→ **Task prompt**:
Output the material below in full, exactly as it is.

## Begin

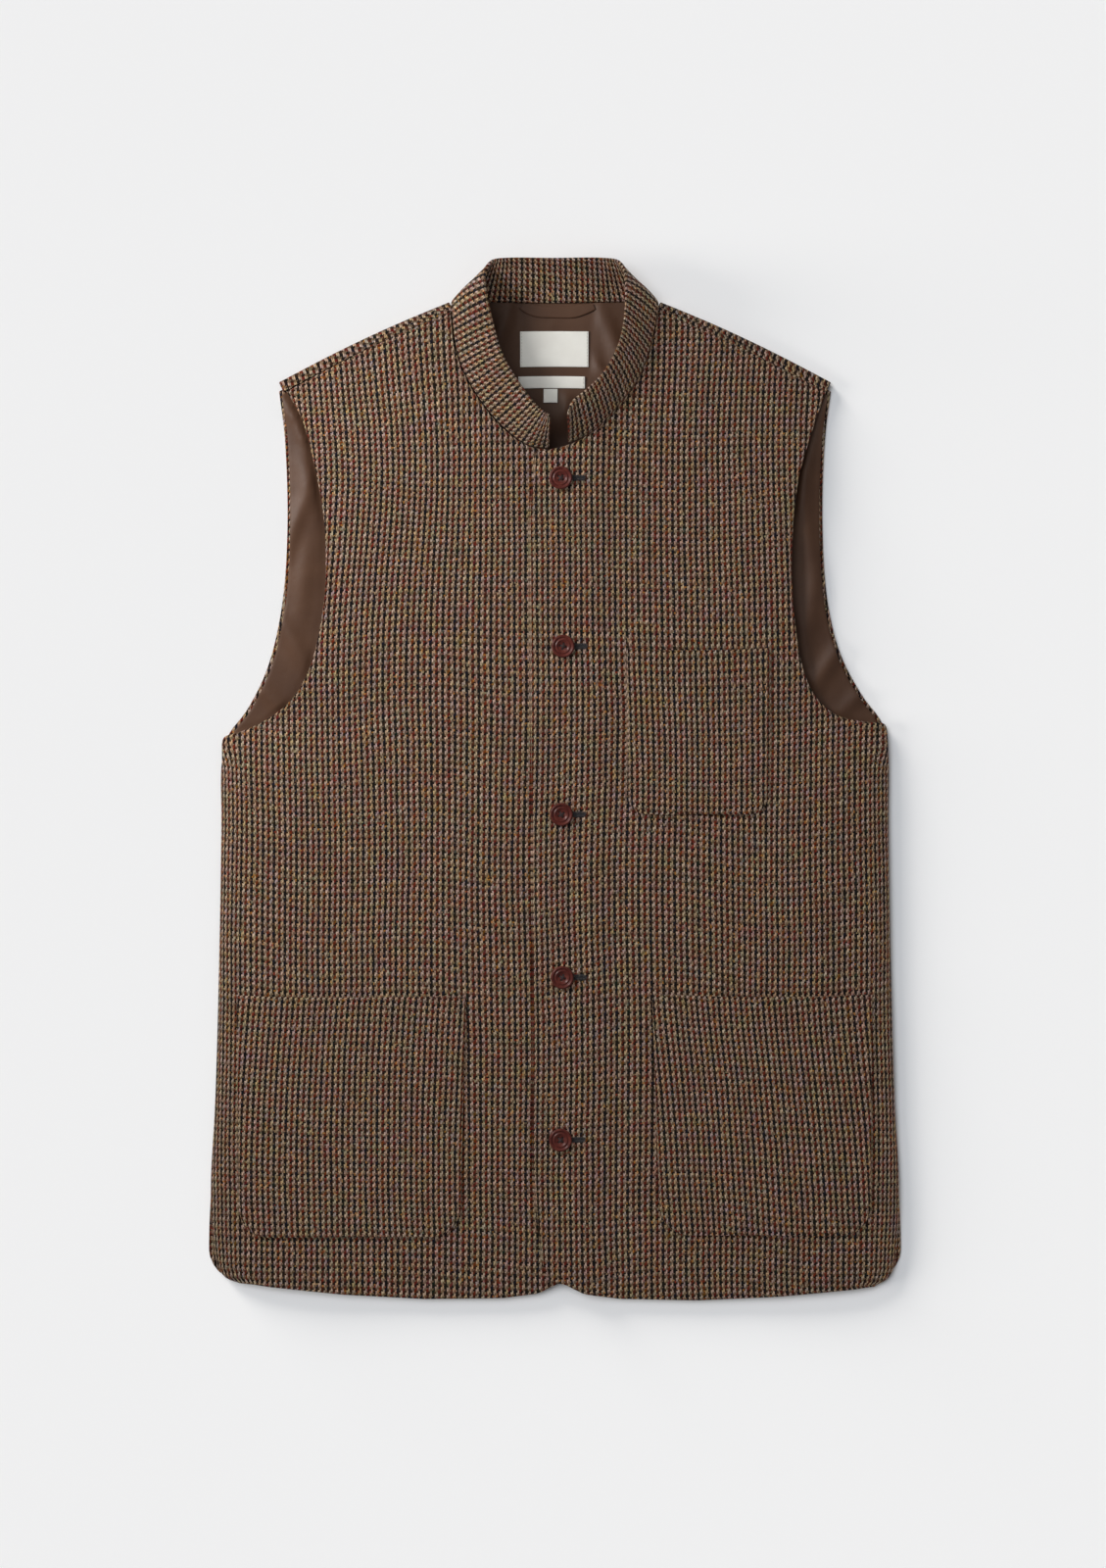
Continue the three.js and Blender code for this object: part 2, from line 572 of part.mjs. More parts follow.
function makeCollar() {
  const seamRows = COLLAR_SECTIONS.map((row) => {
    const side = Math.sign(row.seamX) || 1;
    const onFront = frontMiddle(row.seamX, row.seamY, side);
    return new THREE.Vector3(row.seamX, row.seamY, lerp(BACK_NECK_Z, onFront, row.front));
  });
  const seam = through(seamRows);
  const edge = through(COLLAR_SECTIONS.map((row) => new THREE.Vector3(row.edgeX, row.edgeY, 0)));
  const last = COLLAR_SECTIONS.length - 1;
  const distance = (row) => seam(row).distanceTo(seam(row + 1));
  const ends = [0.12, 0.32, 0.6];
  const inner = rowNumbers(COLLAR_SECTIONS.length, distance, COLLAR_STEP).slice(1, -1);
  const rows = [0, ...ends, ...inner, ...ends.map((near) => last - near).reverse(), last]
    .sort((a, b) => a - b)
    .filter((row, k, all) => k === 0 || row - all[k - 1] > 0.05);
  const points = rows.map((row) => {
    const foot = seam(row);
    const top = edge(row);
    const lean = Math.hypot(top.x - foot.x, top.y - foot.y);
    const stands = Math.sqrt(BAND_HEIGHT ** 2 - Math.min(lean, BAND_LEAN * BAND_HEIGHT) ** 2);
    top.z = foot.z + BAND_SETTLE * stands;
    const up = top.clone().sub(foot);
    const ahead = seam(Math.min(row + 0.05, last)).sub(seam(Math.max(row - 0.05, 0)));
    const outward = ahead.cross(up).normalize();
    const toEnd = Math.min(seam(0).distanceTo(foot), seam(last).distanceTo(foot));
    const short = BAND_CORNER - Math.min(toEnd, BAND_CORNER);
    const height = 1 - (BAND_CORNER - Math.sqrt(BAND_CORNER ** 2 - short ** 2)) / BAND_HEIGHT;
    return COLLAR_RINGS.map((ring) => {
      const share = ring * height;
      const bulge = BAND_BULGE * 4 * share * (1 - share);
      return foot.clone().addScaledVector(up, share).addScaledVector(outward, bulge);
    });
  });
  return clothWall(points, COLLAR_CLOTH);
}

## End

→ **Task solution**:
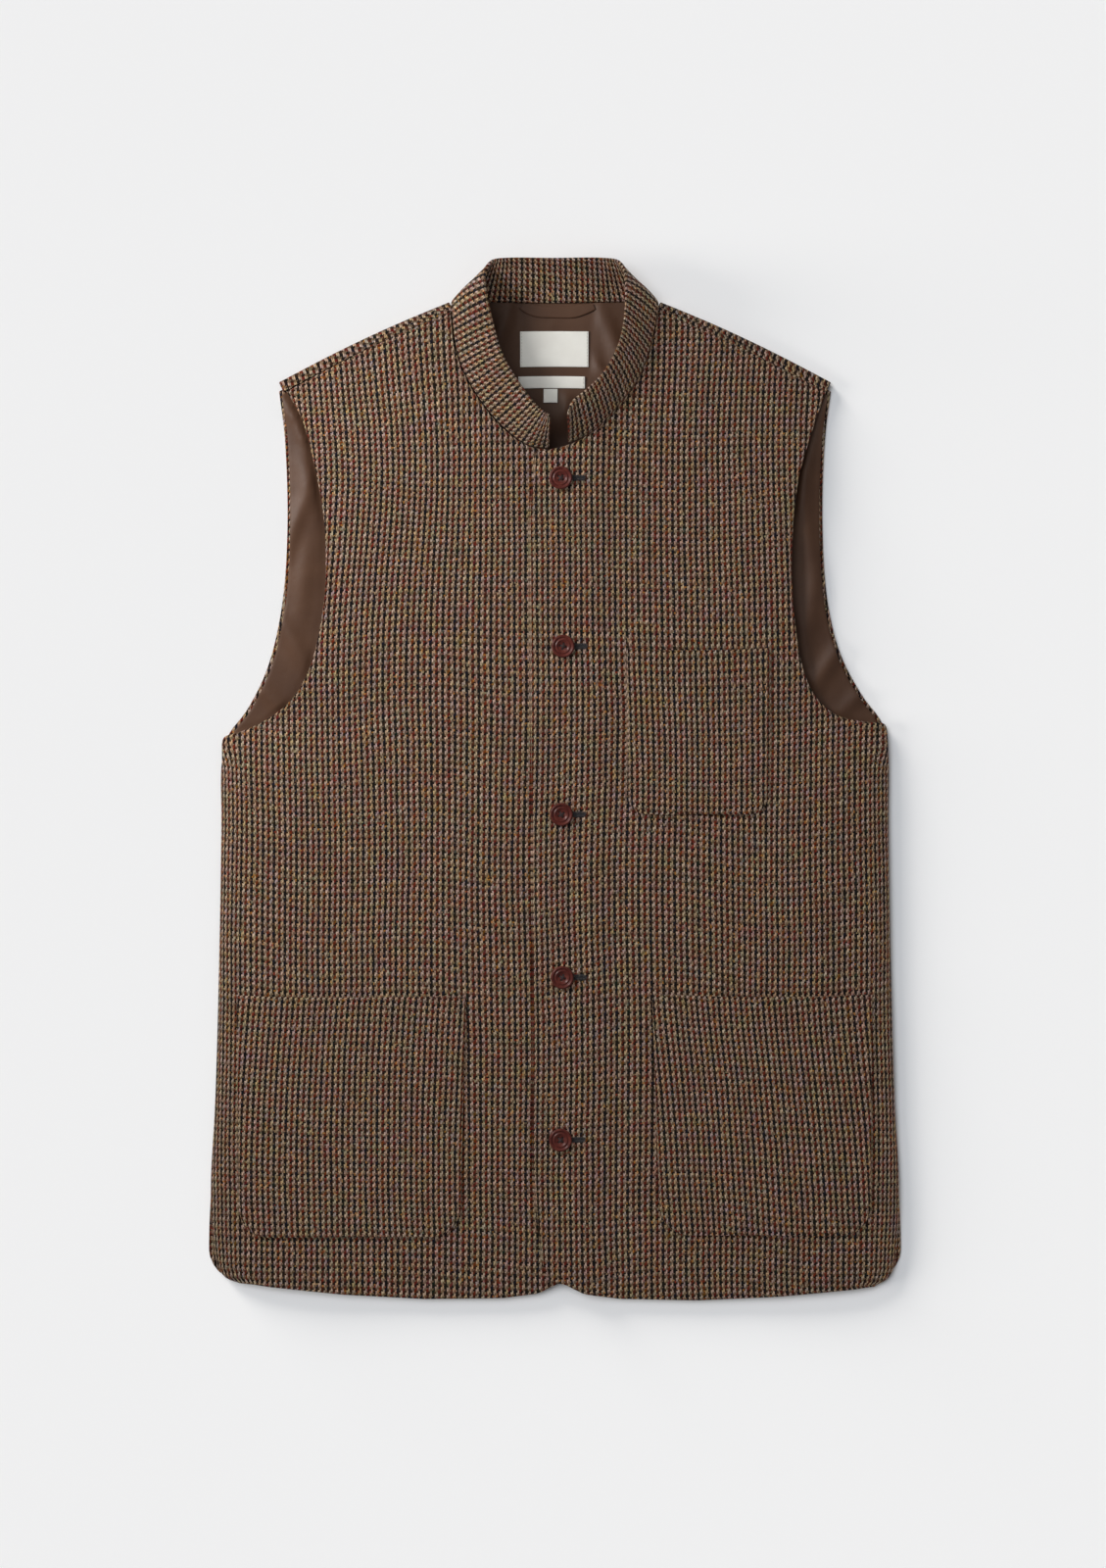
Continue the three.js and Blender code for this object: part 2, from line 572 of part.mjs. More parts follow.
function makeCollar() {
  const seamRows = COLLAR_SECTIONS.map((row) => {
    const side = Math.sign(row.seamX) || 1;
    const onFront = frontMiddle(row.seamX, row.seamY, side);
    return new THREE.Vector3(row.seamX, row.seamY, lerp(BACK_NECK_Z, onFront, row.front));
  });
  const seam = through(seamRows);
  const edge = through(COLLAR_SECTIONS.map((row) => new THREE.Vector3(row.edgeX, row.edgeY, 0)));
  const last = COLLAR_SECTIONS.length - 1;
  const distance = (row) => seam(row).distanceTo(seam(row + 1));
  const ends = [0.12, 0.32, 0.6];
  const inner = rowNumbers(COLLAR_SECTIONS.length, distance, COLLAR_STEP).slice(1, -1);
  const rows = [0, ...ends, ...inner, ...ends.map((near) => last - near).reverse(), last]
    .sort((a, b) => a - b)
    .filter((row, k, all) => k === 0 || row - all[k - 1] > 0.05);
  const points = rows.map((row) => {
    const foot = seam(row);
    const top = edge(row);
    const lean = Math.hypot(top.x - foot.x, top.y - foot.y);
    const stands = Math.sqrt(BAND_HEIGHT ** 2 - Math.min(lean, BAND_LEAN * BAND_HEIGHT) ** 2);
    top.z = foot.z + BAND_SETTLE * stands;
    const up = top.clone().sub(foot);
    const ahead = seam(Math.min(row + 0.05, last)).sub(seam(Math.max(row - 0.05, 0)));
    const outward = ahead.cross(up).normalize();
    const toEnd = Math.min(seam(0).distanceTo(foot), seam(last).distanceTo(foot));
    const short = BAND_CORNER - Math.min(toEnd, BAND_CORNER);
    const height = 1 - (BAND_CORNER - Math.sqrt(BAND_CORNER ** 2 - short ** 2)) / BAND_HEIGHT;
    return COLLAR_RINGS.map((ring) => {
      const share = ring * height;
      const bulge = BAND_BULGE * 4 * share * (1 - share);
      return foot.clone().addScaledVector(up, share).addScaledVector(outward, bulge);
    });
  });
  return clothWall(points, COLLAR_CLOTH);
}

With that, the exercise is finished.